Cuando entre nosotros, allá por los 60 del siglo pasado, comenzamos a ver y valorar el cine japonés, dos nombres se instalaron en el imaginario de los cinéfilos cubanos: Akira Kurosawa y Toshiro Mifune. Uno, el gran realizador; el otro, el actor de referencia.
Este primer día de abril marca el centenario del nacimiento de Mifune. Nadie como él encarnó con tanta pasión, fidelidad y probados recursos histriónicos la figura del samurái. De las 150 películas en las que intervino, la mayoría como protagonista, el papel de espadachín guerrero no solo resultó recurrente en su carrera, sino que aportó a sus personajes características singulares.
Si alguien inclinó a Mifune a abrazar el mito del samurái, hay que mencionar a Kurosawa. El joven actor había debutado en 1947 en El rastro en la nieve, de Senkichi Tanagushi, cuando encontró un año después al maestro; con él rodó cuatro películas consecutivas.
El ángel ebrio, en plan de gánster enfermo; Duelo silencioso, representando a un médico; El perro rabioso, puro cine policial; y Escándalo, crítica a la prensa amarilla–, hasta desembocar en Rashomon (1950), la célebre versión de los cuentos del portentoso narrador Ryunosuke Akutagawa.
Cierto que después de esta última experiencia, y tras haberse puesto nuevamente a las órdenes de Kurosawa en su versión de El idiota, de Dostoievski, Mifune recibió su primer papel como samurái en Duelo en la isla Ganryu, de Hiroshi Inagaki; también la vez primera que se metió bajo la piel de Musashi Miyamoto, legendario guerrero del siglo xvii.
Pero sin lugar a dudas Los siete samuráis (1954), de nuevo con Kurosawa, una de sus obras maestras, consagró a Mifune.

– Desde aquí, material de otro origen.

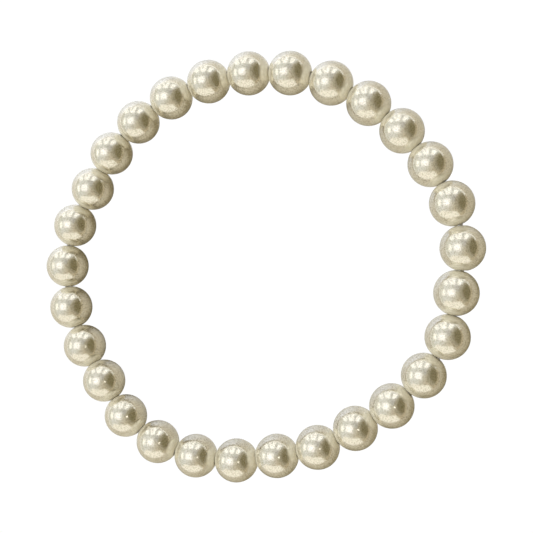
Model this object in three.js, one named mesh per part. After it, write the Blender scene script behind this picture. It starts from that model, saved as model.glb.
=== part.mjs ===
import * as THREE from 'three';
import { mergeVertices } from 'three/addons/utils/BufferGeometryUtils.js';

// A stretch bracelet: round drilled pearls on a closed loop of elastic, lying flat.
// Millimetres, +Z up. The origin is on the surface it lies on, under the middle of its outline.

// Driving dimensions
const PEARL_DIAMETER = 6;
const PEARL_COUNT = 29;
const CORD_DIAMETER = 0.5;
const BORE_CLEARANCE = 0.25; // between the elastic and the bore, all round
const RIM_WIDTH = 0.5; // flat ring round each end of the bore, where neighbours press
const PEARL_GAP = 0.04; // between the rims of neighbours, where they are closest

// How finely the round shapes are cut. A multiple of four sides and an odd number of
// arc steps give each pearl flat facets that face straight down, up and outwards.
const PEARL_SIDES = 16;
const PEARL_ARC_STEPS = 9;
const CORD_SIDES = 8;
const CORD_STEPS_PER_PEARL = 2;

// The string's route, clockwise from the first pearl: turn in degrees, and how far out the
// elastic bends there, as a share of the mean reach, which follows from the pearls' length.
const FIRST_BEARING = 91.5; // of the first pearl, anticlockwise from +X
const ROUTE = [
  { turn: 0, reach: 0.981 },
  { turn: 20, reach: 0.998 },
  { turn: 40, reach: 0.996 },
  { turn: 60, reach: 1.014 },
  { turn: 80, reach: 1.049 },
  { turn: 100, reach: 1.023 },
  { turn: 120, reach: 1.013 },
  { turn: 140, reach: 0.958 },
  { turn: 160, reach: 0.945 },
  { turn: 180, reach: 0.963 },
  { turn: 200, reach: 1.013 },
  { turn: 220, reach: 1.04 },
  { turn: 240, reach: 1.006 },
  { turn: 260, reach: 1.031 },
  { turn: 280, reach: 1.022 },
  { turn: 300, reach: 0.974 },
  { turn: 320, reach: 0.983 },
  { turn: 340, reach: 0.981 },
];

// The pearls that sit off the elastic's line, outwards, as a share of the bore's clearance
const SLIPS = [
  { pearl: 8, out: 0.6 },
  { pearl: 9, out: -0.8 },
  { pearl: 10, out: 0.8 },
  { pearl: 13, out: -0.5 },
  { pearl: 14, out: 0.4 },
  { pearl: 15, out: -0.6 },
  { pearl: 18, out: 0.5 },
  { pearl: 19, out: 0.6 },
  { pearl: 20, out: -0.6 },
  { pearl: 25, out: -0.8 },
  { pearl: 26, out: 0.4 },
];

// Worked out from the above
const PEARL_RADIUS = PEARL_DIAMETER / 2;
const BORE_RADIUS = CORD_DIAMETER / 2 + BORE_CLEARANCE;
const RIM_RADIUS = BORE_RADIUS + RIM_WIDTH;
const HALF_LENGTH = Math.sqrt(PEARL_RADIUS ** 2 - RIM_RADIUS ** 2); // middle to end flat
const MERGE_TOLERANCE = 1e-4;

const pearlMaterial = new THREE.MeshStandardMaterial({ color: 0xd8cda9, roughness: 0.22, metalness: 0.35 });
const elasticMaterial = new THREE.MeshStandardMaterial({ color: 0xe9e7df, roughness: 0.5, metalness: 0 });

// A round section's corners lie this far out, so that its sides are tangent to the circle
function cornerReach(radius, sides) {
  return radius / Math.cos(Math.PI / sides);
}

// Only the shared corner positions of a geometry, so that it is one closed mesh
function closedMesh(geometry) {
  geometry.deleteAttribute('uv');
  geometry.deleteAttribute('normal');
  const merged = mergeVertices(geometry, MERGE_TOLERANCE);
  merged.computeVertexNormals();
  return merged;
}

// A drilled pearl round its bore, which runs along Y: end flats, round side and bore wall
function pearlGeometry() {
  const rim = cornerReach(RIM_RADIUS, PEARL_SIDES);
  const bore = cornerReach(BORE_RADIUS, PEARL_SIDES);
  const rimAngle = Math.asin(RIM_RADIUS / PEARL_RADIUS);
  const arcStep = (Math.PI - 2 * rimAngle) / PEARL_ARC_STEPS;
  const sideRadius = cornerReach(PEARL_RADIUS, Math.PI / (arcStep / 2));
  const profile = [new THREE.Vector2(bore, -HALF_LENGTH), new THREE.Vector2(rim, -HALF_LENGTH)];
  for (let step = 1; step < PEARL_ARC_STEPS; step += 1) {
    const angle = rimAngle + step * arcStep;
    const reach = cornerReach(sideRadius * Math.sin(angle), PEARL_SIDES);
    profile.push(new THREE.Vector2(reach, -sideRadius * Math.cos(angle)));
  }
  profile.push(new THREE.Vector2(rim, HALF_LENGTH), new THREE.Vector2(bore, HALF_LENGTH));
  profile.push(profile[0].clone());
  const firstCorner = -Math.PI / PEARL_SIDES;
  return closedMesh(new THREE.LatheGeometry(profile, PEARL_SIDES, firstCorner, 2 * Math.PI));
}

// The route as a smooth closed curve whose mean reach is 1
function routeCurve() {
  const points = ROUTE.map(({ turn, reach }) => {
    const bearing = THREE.MathUtils.degToRad(FIRST_BEARING - turn);
    return new THREE.Vector3(reach * Math.cos(bearing), reach * Math.sin(bearing), 0);
  });
  return new THREE.CatmullRomCurve3(points, true, 'centripetal');
}

// How far each pearl sits off the elastic's line, outwards
function pearlSlips() {
  const slips = new Array(PEARL_COUNT).fill(0);
  SLIPS.filter(({ pearl: number }) => number <= PEARL_COUNT).forEach(({ pearl: number, out }) => {
    slips[number - 1] = out * BORE_CLEARANCE;
  });
  return slips;
}

// The straight links between the elastic's corners, one for each pearl, with the room
// that each pearl needs where its neighbours lean against its rims
function linksBetween(corners, slips) {
  const after = (index) => (index + 1) % corners.length;
  const links = corners.map((start, index) => {
    const along = corners[after(index)].clone().sub(start);
    return { start, along, length: along.length() };
  });
  const turns = links.map((link, index) => link.along.angleTo(links[after(index)].along));
  const rim = cornerReach(RIM_RADIUS, PEARL_SIDES);
  const room = (turn, slip) => HALF_LENGTH + (rim - slip) * Math.tan(turn / 2) + PEARL_GAP / 2;
  links.forEach((link, index) => {
    link.startRoom = room(turns[(index + turns.length - 1) % turns.length], slips[index]);
    link.need = link.startRoom + room(turns[index], slips[index]);
  });
  return links;
}

// Threads the pearls along the route: spreads the corners until each link has the length
// that its pearl needs, then sizes the loop so that the pearls just close it
function stringPearls() {
  const curve = routeCurve();
  const slips = pearlSlips();
  let steps = new Array(PEARL_COUNT).fill(1 / PEARL_COUNT);
  let links = [];
  const passes = 30; // enough for the spacing to settle
  for (let pass = 0; pass < passes; pass += 1) {
    let share = 1 - steps[0] / 2;
    const corners = steps.map((step) => {
      const corner = curve.getPointAt(share % 1);
      share += step;
      return corner;
    });
    links = linksBetween(corners, slips);
    const wanted = links.map((link, index) => (steps[index] * link.need) / link.length);
    const total = wanted.reduce((sum, step) => sum + step, 0);
    steps = wanted.map((step) => step / total);
  }
  const scale = Math.max(...links.map((link) => link.need / link.length));
  return links.map(({ start, along, length, startRoom, need }, index) => {
    const corner = start.clone().multiplyScalar(scale).setZ(PEARL_RADIUS);
    const direction = along.clone().normalize();
    const outwards = new THREE.Vector3(-direction.y, direction.x, 0);
    const spare = length * scale - need;
    const threaded = corner.clone().addScaledVector(direction, startRoom + spare / 2);
    const middle = threaded.clone().addScaledVector(outwards, slips[index]);
    return { corner, direction, threaded, middle };
  });
}

function pearl(geometry, place, number) {
  const mesh = new THREE.Mesh(geometry, pearlMaterial);
  mesh.name = `pearl_${String(number).padStart(2, '0')}`;
  mesh.position.copy(place.middle);
  mesh.rotation.z = Math.atan2(place.direction.y, place.direction.x) - Math.PI / 2;
  return mesh;
}

// One closed loop of elastic: straight through each bore, and bent only between the pearls
function elasticCord(places) {
  const corners = places.map(({ corner }) => corner);
  const points = places.flatMap(({ threaded }, index) => [threaded, corners[(index + 1) % corners.length]]);
  const straight = 0; // the tension that leaves no curve between two points
  const route = new THREE.CatmullRomCurve3(points, true, 'catmullrom', straight);
  const steps = CORD_STEPS_PER_PEARL * PEARL_COUNT;
  const tube = new THREE.TubeGeometry(route, steps, CORD_DIAMETER / 2, CORD_SIDES, true);
  const mesh = new THREE.Mesh(closedMesh(tube), elasticMaterial);
  mesh.name = 'elastic_cord';
  return mesh;
}

function bracelet() {
  const group = new THREE.Group();
  const places = stringPearls();
  const geometry = pearlGeometry();
  places.forEach((place, index) => group.add(pearl(geometry, place, index + 1)));
  group.add(elasticCord(places));
  group.updateMatrixWorld(true);
  const outline = new THREE.Box3().setFromObject(group, true);
  const middle = outline.getCenter(new THREE.Vector3());
  group.position.set(-middle.x, -middle.y, 0);
  return group;
}

export default bracelet();
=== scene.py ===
import math
import random

import bpy
from mathutils import Matrix, Vector


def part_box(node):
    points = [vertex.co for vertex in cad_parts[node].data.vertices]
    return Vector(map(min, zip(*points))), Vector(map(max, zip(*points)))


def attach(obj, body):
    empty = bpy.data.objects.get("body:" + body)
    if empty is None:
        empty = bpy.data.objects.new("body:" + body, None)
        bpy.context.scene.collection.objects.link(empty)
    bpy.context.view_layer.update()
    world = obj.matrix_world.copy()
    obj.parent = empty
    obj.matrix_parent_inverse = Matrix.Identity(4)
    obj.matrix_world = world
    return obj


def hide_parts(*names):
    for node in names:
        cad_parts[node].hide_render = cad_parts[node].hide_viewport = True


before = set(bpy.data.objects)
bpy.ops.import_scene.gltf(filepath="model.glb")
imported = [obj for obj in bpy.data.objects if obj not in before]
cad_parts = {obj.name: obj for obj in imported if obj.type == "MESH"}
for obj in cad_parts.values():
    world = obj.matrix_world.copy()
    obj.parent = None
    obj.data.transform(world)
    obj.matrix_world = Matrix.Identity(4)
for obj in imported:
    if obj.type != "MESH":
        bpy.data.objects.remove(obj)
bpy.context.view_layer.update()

# The pearl bracelet's looks, built round its CAD solids. Metres, +Z up.
# It lies on a white floor, under a broad skylight and beside a row of tall window panes.

MM = 0.001
UP = Vector((0, 0, 1))
WHITE = (1.0, 1.0, 1.0)
PEARL_COUNT = 29
SEED = 29


# Small helpers

def to_metres(point):
    return Vector(point) * MM


def rgba(colour):
    return (*colour, 1.0)


def link_object(name, data):
    obj = bpy.data.objects.new(name, data)
    bpy.context.scene.collection.objects.link(obj)
    return obj


def mesh_from(name, vertices, faces):
    mesh = bpy.data.meshes.new(name)
    mesh.from_pydata(vertices, [], faces)
    mesh.validate()
    mesh.update()
    for polygon in mesh.polygons:
        polygon.use_smooth = True
    return mesh


def loop_faces(rings, sides):
    """The quads that join closed rings of corners, the last ring to the first."""
    faces = []
    for ring in range(rings):
        here = ring * sides
        there = (ring + 1) % rings * sides
        for side in range(sides):
            beside = (side + 1) % sides
            faces.append((here + side, here + beside, there + beside, there + side))
    return faces


# The sockets of a mix node that hold its share, its two colours and the mixed colour
MIX_INPUTS = (0, 6, 7)
MIX_OUTPUT = 2


class Wiring:
    """Adds nodes to one node tree. Inputs may be numbers, tuples or sockets."""

    def __init__(self, tree):
        self.tree = tree
        tree.nodes.clear()

    def node(self, kind, inputs=None, **settings):
        made = self.tree.nodes.new(kind)
        for key, value in settings.items():
            setattr(made, key, value)
        for key, value in (inputs or {}).items():
            self.feed(made.inputs[key], value)
        return made

    def feed(self, socket, value):
        if isinstance(value, bpy.types.NodeSocket):
            self.tree.links.new(value, socket)
        else:
            socket.default_value = value

    def math(self, operation, *values):
        made = self.node("ShaderNodeMath", operation=operation)
        for socket, value in zip(made.inputs, values):
            self.feed(socket, value)
        return made.outputs[0]

    def step(self, value, start, end):
        """0 before start and 1 after end, smooth between them."""
        made = self.node("ShaderNodeMapRange", interpolation_type="SMOOTHSTEP", clamp=True)
        for key, given in (("Value", value), ("From Min", start), ("From Max", end)):
            self.feed(made.inputs[key], given)
        return made.outputs["Result"]

    def mix(self, share, first, second, blend="MIX"):
        made = self.node("ShaderNodeMix", data_type="RGBA", blend_type=blend)
        for index, value in zip(MIX_INPUTS, (share, first, second)):
            self.feed(made.inputs[index], value)
        return made.outputs[MIX_OUTPUT]

    def for_camera(self, lit, seen):
        """One shader for the rays that light the pearls and another for what the picture shows."""
        by_camera = self.node("ShaderNodeLightPath").outputs["Is Camera Ray"]
        return self.node("ShaderNodeMixShader", {0: by_camera, 1: lit, 2: seen}).outputs[0]


def new_material(name):
    material = bpy.data.materials.new(name)
    material.use_nodes = True
    return material, Wiring(material.node_tree)


# Camera, in millimetres: above the bracelet, leaning a little towards +X

CAMERA_PLACE = (42.11, -0.233, 145.48)
CAMERA_AIM = (0.783, 0.092, 0.0)
LENS = 73.33
SENSOR = 36.0
CLIP_START = 5.0
CLIP_END = 10000.0


def make_camera():
    data = bpy.data.cameras.new("camera")
    data.lens = LENS
    data.sensor_width = SENSOR
    data.clip_start = CLIP_START * MM
    data.clip_end = CLIP_END * MM
    camera = link_object("camera", data)
    place = to_metres(CAMERA_PLACE)
    back = (place - to_metres(CAMERA_AIM)).normalized()
    right = Vector((0, 1, 0)).cross(back).normalized()
    turn = Matrix((right, back.cross(right), back)).transposed()
    camera.matrix_world = Matrix.Translation(place) @ turn.to_4x4()
    bpy.context.scene.camera = camera


# Room. Each window or wall area lies on one side of a room round the bracelet and is given by
# the tangents of its edges as seen from the middle. "soft" is the width of a rectangle's soft
# edges across and up, and "oval_soft" that of an oval's edge. "floor" is the zone of heights in
# which an oval sets in. A later area covers an earlier one.

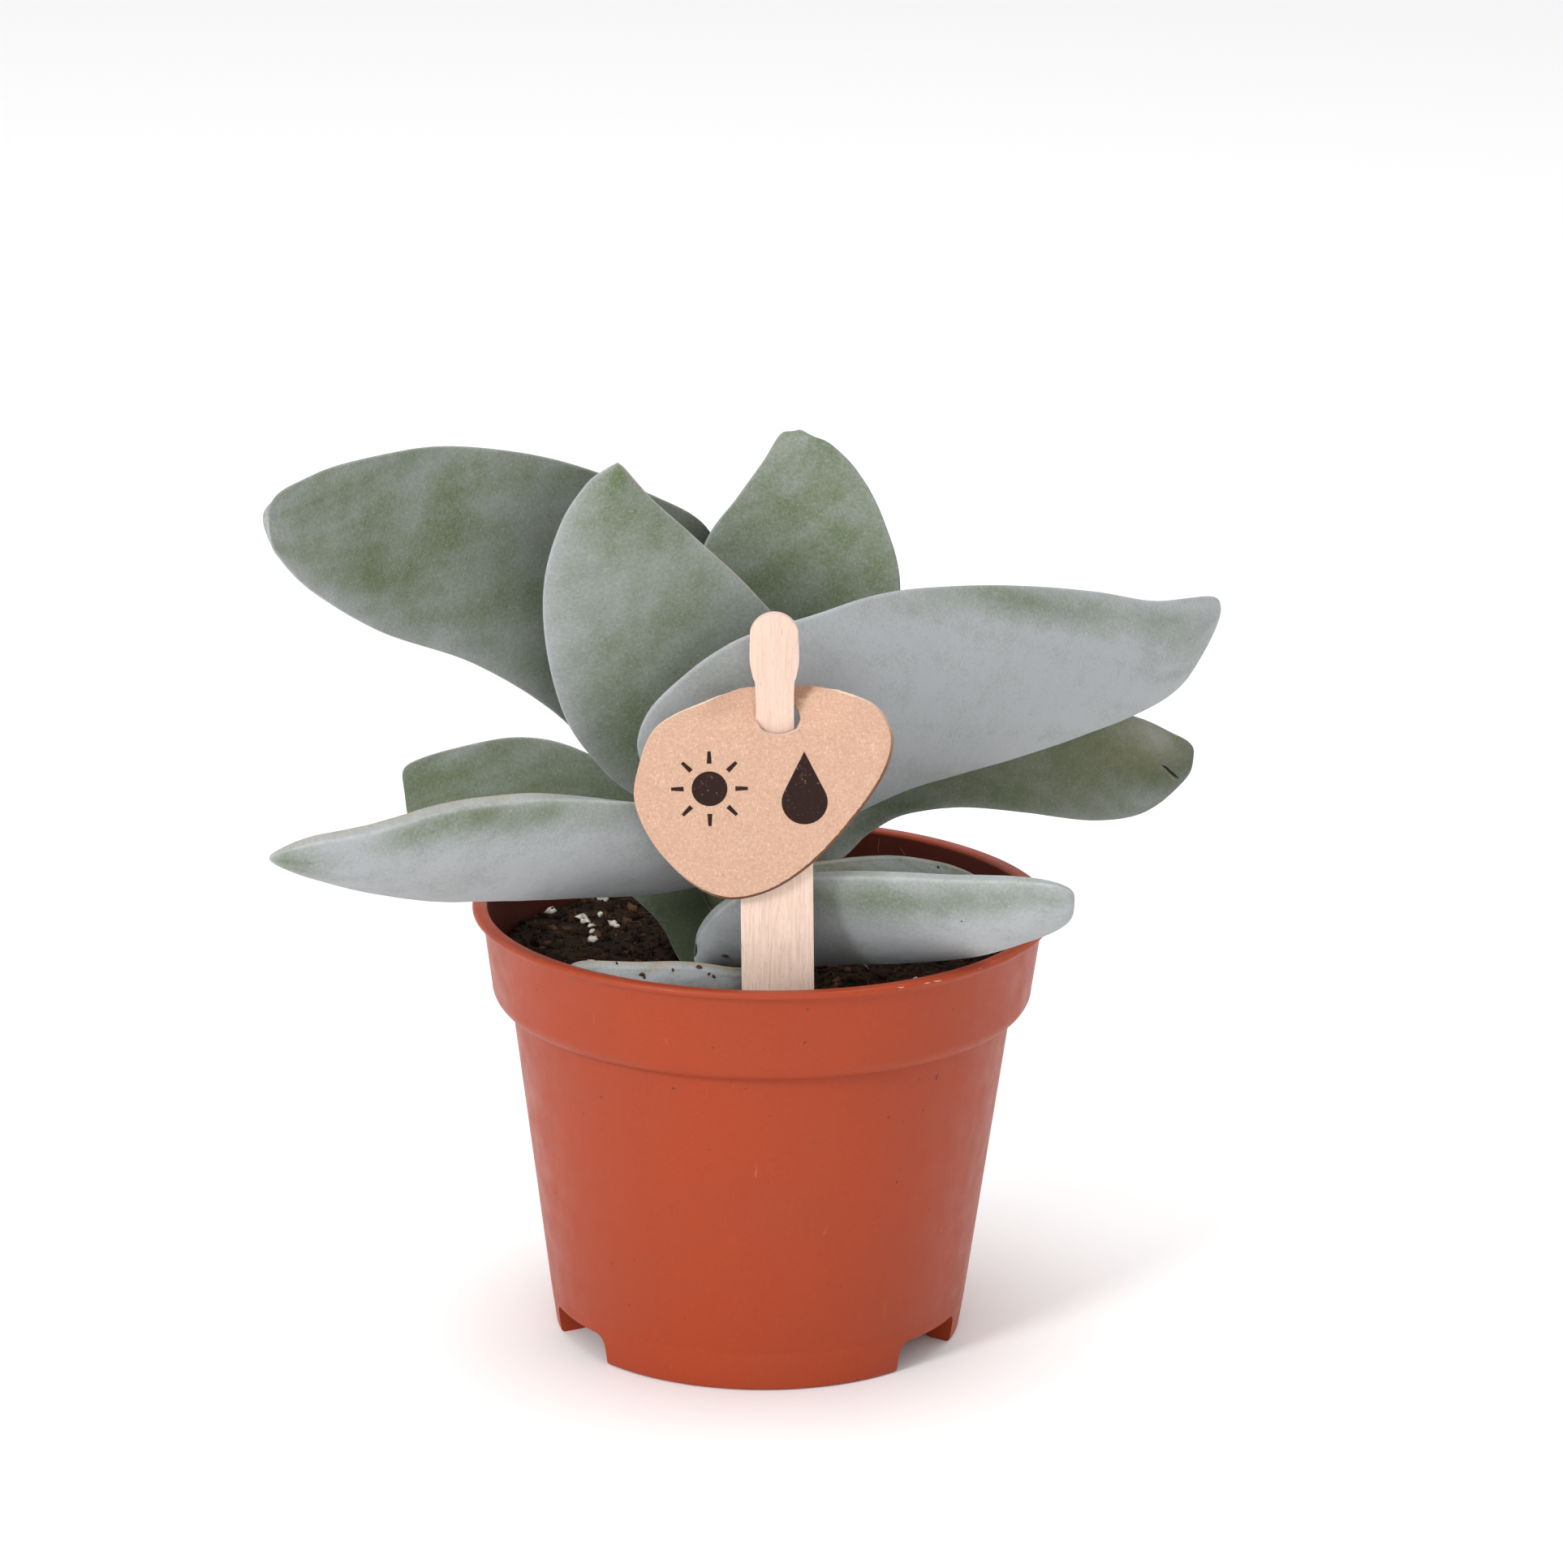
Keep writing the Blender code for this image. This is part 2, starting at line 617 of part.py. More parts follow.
def flat_piece(name, outlines, thickness, home, finish):
    """A flat curve filled between its outlines, as a mesh standing in the XZ plane."""
    curve = bpy.data.curves.new(name, "CURVE")
    curve.dimensions = "2D"
    curve.fill_mode = "BOTH"
    curve.extrude = thickness / 2 * MM
    for outline in outlines:
        spline = curve.splines.new("POLY")
        spline.points.add(len(outline) - 1)
        spline.use_cyclic_u = True
        for point, (x, z) in zip(spline.points, outline):
            point.co = (x * MM, z * MM, 0, 1)
    shape = bpy.data.objects.new(f"{name}_curve", curve)
    home.objects.link(shape)
    bpy.context.view_layer.update()
    seen = shape.evaluated_get(bpy.context.evaluated_depsgraph_get())
    mesh = bpy.data.meshes.new_from_object(seen)
    bpy.data.objects.remove(shape)
    work = bmesh.new()
    work.from_mesh(mesh)
    bmesh.ops.remove_doubles(work, verts=work.verts, dist=1e-5)
    upright = Euler((math.radians(90), 0, 0)).to_matrix()
    bmesh.ops.rotate(work, cent=(0, 0, 0), matrix=upright, verts=work.verts)
    work.to_mesh(mesh)
    work.free()
    return new_object(name, mesh, home, finish)


def lean_with_stick(made):
    """Stands a piece at the stick's place and leans it about the point where it enters the soil."""
    x, y = STICK_PLACE
    made.rotation_euler = Euler((0, STICK_LEAN, 0))
    pivot = Vector((0, 0, SOIL_TOP * MM))
    turn = made.rotation_euler.to_matrix()
    made.location = Vector((x * MM, y * MM, 0)) + pivot - turn @ pivot
    return made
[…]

Su Kikuchiyo, estrafalario campesino que termina creyéndose samurái, junto a los otros seis que deciden jugarse la vida en defensa de una comunidad de aldeanos explotados e indefensos, ha quedado como una lección magistral de actuación.
Los registros de Mifune junto a Kurosawa, sable en mano en la era feudal, alcanzaron notable altura en la pantalla; entre los más recordados Sanjuro, La fortaleza escondida, Yojimbo y la extraordinaria Trono de sangre, recreación nipona de la trágica Macbeth, de Shakespeare. La química entre el director y el actor –rota por desencuentros personales en 1965, luego del estreno de Barbarroja– saltó a la vista en filmes con temáticas diversas, como el muy bien recordado Los malos duermen bien, que hizo época en Cuba.
En 1982, mucho después de haberse distanciado, Kurosawa reconoció al actor con estas palabras: «Mifune tenía un tipo de talento que nunca antes había encontrado en el mundo del cine japonés. Fue, sobre todo, la velocidad con la que se expresó lo que fue asombroso. El actor japonés común podría necesitar diez pies de película para transmitir una impresión; Mifune solo necesitaba tres. Expuso todo de manera directa y audaz, y su sentido del tiempo fue el más agudo que había visto en un actor japonés. Pero también tenía una sensibilidad sorprendentemente fina».